As a bizarre quick update, I watched Jim Gaffigan's stand-up special "Noble Ape" at random on Hulu and he has several recurring bits about dentists. At first I tensed up because even seeing a dentist office around town has been setting me on edge let alone hearing it as the focus of a stand-up set, but honestly the humorous situation has helped a ton. By the end of the special, I was laughing at the dentist jokes and I think more exposure to dental experiences as mundane parts of life will keep helping to heal that anxiety and trauma for me. It honestly helped rewire my brain from thinking of the dentist as an exclusively anxious experience to something that can be laughed at.
 
This is just for me at this point, but I had popcorn for the first time since my dental drama today!! Popcorn has always been one of my favorite foods, but I've been too anxious to eat it since my initial crown treatment back in August 2024. Now that my gums are mostly healed-ish and I'm not AS anxious about my teeth pain (it's still hanging out in the back of my mind), I finally tried a bag from the back of my cupboard and I'm so happy 😊 every little day is an improvement! I'm also so proud that I didn't cave and call my dentist back when my gums were still healing. They took ages to heal (much closer to the 8 week mark) but gosh it's so nice to not be in pain.

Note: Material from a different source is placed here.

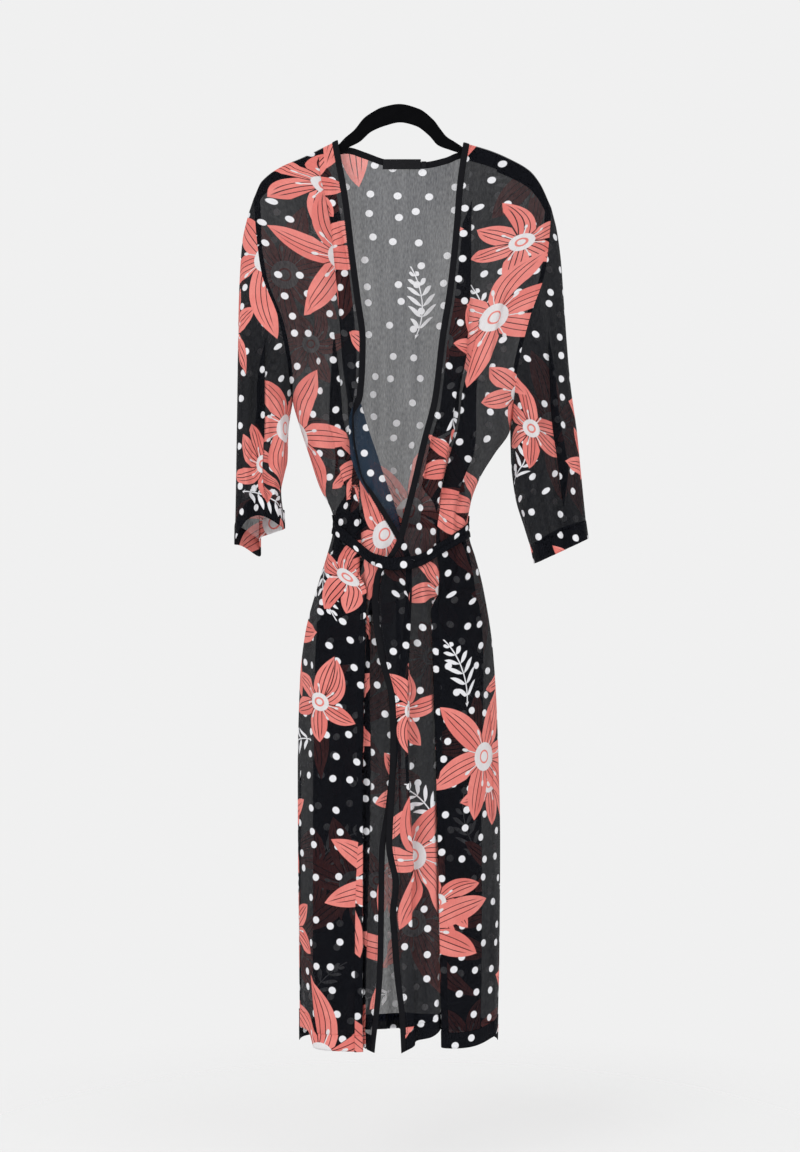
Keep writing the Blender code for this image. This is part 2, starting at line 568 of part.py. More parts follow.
def build():
    for thing in list(bpy.data.objects):
        bpy.data.objects.remove(thing, do_unlink=True)
    coat = bpy.data.collections.new("kimono_coat")
    bpy.context.scene.collection.children.link(coat)
    chiffon = finish("printed_chiffon", (0.022, 0.022, 0.028), 0.75)
    binding = finish("black_binding", (0.012, 0.012, 0.015), 0.7)
    flock = finish("black_flock", (0.006, 0.006, 0.007), 0.95)
    woven = finish("woven_label", (0.01, 0.01, 0.01), 0.6)

    hanger(coat, flock)
    back = back_grid()
    sheet(coat, "back", back, CLOTH_WALL, chiffon, flip=True)
    sheet(coat, "hem_back", hem_band_grid(back), BAND_WALL, chiffon, flip=True)
    neck = neck_band_grid(back)
    sheet(coat, "neck_binding", neck, BAND_WALL, binding, flip=True)
    sheet(coat, "label", label_grid(neck, LABEL_CORNERS), LABEL_WALL, woven)
    sheet(coat, "size_tab", label_grid(neck, TAB_CORNERS), LABEL_WALL, woven)
    belt_back = belt_grid(back, 1, (BELT_SIDE_WIDTH, BELT_WIDTH, BELT_WIDTH, BELT_SIDE_WIDTH))
    belt_back = moved_out(belt_back, BELT_CLEARANCE + 0.4)
    sheet(coat, "belt_back", belt_back, BELT_WALL, chiffon, flip=True)
    sheet(coat, "belt_knot", knot_grid(), BELT_WALL, chiffon)
    for side, word in ((-1, "left"), (1, "right")):
        front = front_grid(side)
        sheet(coat, f"front_{word}", front, CLOTH_WALL, chiffon, flip=side > 0)
        sheet(coat, f"edge_binding_{word}", edge_band_grid(front, side), BAND_WALL, binding, flip=side > 0)
        sheet(coat, f"hem_front_{word}", hem_band_grid(front), BAND_WALL, chiffon, flip=side > 0)
        end_x = KNOT_FROM - BAND_GAP if side < 0 else KNOT_TO + 2 * BAND_GAP
        belt = belt_grid(front, -1, (BELT_SIDE_WIDTH, BELT_TIED_WIDTH, BELT_TIED_WIDTH), end_x)
        belt = moved_out(belt, BELT_CLEARANCE)
        sheet(coat, f"belt_{word}", belt, BELT_WALL, chiffon, flip=side > 0)
        sleeve = sleeve_grid(side)
        sheet(coat, f"sleeve_{word}", sleeve, CLOTH_WALL, chiffon, closed=True, flip=side > 0)
        sheet(coat, f"cuff_{word}", cuff_grid(sleeve), BAND_WALL, chiffon, closed=True, flip=side > 0)


build()
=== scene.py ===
# %% [markdown]
# # A sheer kimono coat on its hanger
#
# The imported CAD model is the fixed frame: it says where every piece is. This lesson dresses it
# with thin cloth, print, bindings and stitches. Lengths are millimetres in the tables, because a
# pattern maker thinks in them, and become metres when a mesh is made.

# %% Load the frame
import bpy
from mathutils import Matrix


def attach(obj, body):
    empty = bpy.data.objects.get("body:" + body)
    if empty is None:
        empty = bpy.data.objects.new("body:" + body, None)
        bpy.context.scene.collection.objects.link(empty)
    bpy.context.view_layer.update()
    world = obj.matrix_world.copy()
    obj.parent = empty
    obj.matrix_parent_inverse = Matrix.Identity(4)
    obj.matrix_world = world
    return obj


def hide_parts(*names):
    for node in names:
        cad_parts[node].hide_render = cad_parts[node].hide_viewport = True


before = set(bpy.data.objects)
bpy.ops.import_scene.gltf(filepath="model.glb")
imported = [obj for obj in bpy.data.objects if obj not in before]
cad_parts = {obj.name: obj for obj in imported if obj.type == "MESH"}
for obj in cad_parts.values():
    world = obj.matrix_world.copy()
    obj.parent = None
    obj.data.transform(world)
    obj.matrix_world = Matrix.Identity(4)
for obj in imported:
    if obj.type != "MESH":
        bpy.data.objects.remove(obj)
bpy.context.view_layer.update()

import math
from collections import namedtuple

import bmesh
import bpy
import numpy as np

MM = 0.001
bpy.context.scene.view_settings.view_transform = "Standard"

# %% [markdown]
# ## Curves through short tables
#
# Every outline of the coat is a short table of (position, value) rows with a smooth curve through
# it. A monotone cubic never overshoots its rows, so a table says exactly how wide the cloth gets.

# %% Curves and spacing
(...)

Keeping my fingers crossed that things stay on the up and up for my six months X-rays in July. These appointments are both way too soon and too far apart I swear.
 
Bad news - I think I bruised my front tooth. It's been aching for a while, but then I bit into something extremely hot and the pain went tenfold. It's been about two weeks and the pain has let up a tad, but it's been persisting for so long I finally gave up on the anxiety of the unknown and called my dentist (took me like five tries to do so and even flipped a coin at one point) and I feel like they're getting so annoyed with me. They continually are reviewing the terms of my insurance with me and drilling me about the cause of my pain and I just have to be like "I don't know for sure why it's hurting so much!! That's why I want the appointment to see why I'm in pain! Just help me not be in pain!" and then it's either wait a week for an appointment at the office that does take my insurance or pay an extra $100 because the office that's closest to me with the most availability doesn't take my insurance.

Trying to tell my parents or my friends about my hurting teeth to justify if I need to go to the dentist is a nightmare because they're literally like "Omg not your teeth AGAIN" rather than help me make a decision and it's like yes! I'm fully aware that this is annoying! I'm the one living through the pain! I haven't had a free moment of peace from my teeth since July of last year! Just please tell me everything is going to be okay!

I just want the dentist to be nice to me and make sure I'm not going to be in pain 😭
 
I went to the dentist today and while they kind of ribbed me on seeing me again (just made a comment about "Good to see you again! We love that you take care of your teeth"), I'm so glad I went. They're always so nice and reassuring despite me being an anxious mess and I think having some of these "it's not that bad" appointments is helping relieve my anxiety.

The good news too is that it's only a bruised tooth with some more irritated gums from burning them on the hot food. I was really fearing a root canal when I have a couple family events coming up. They were able to give me a very do-able treatment plan and now it's just the waiting game for healing.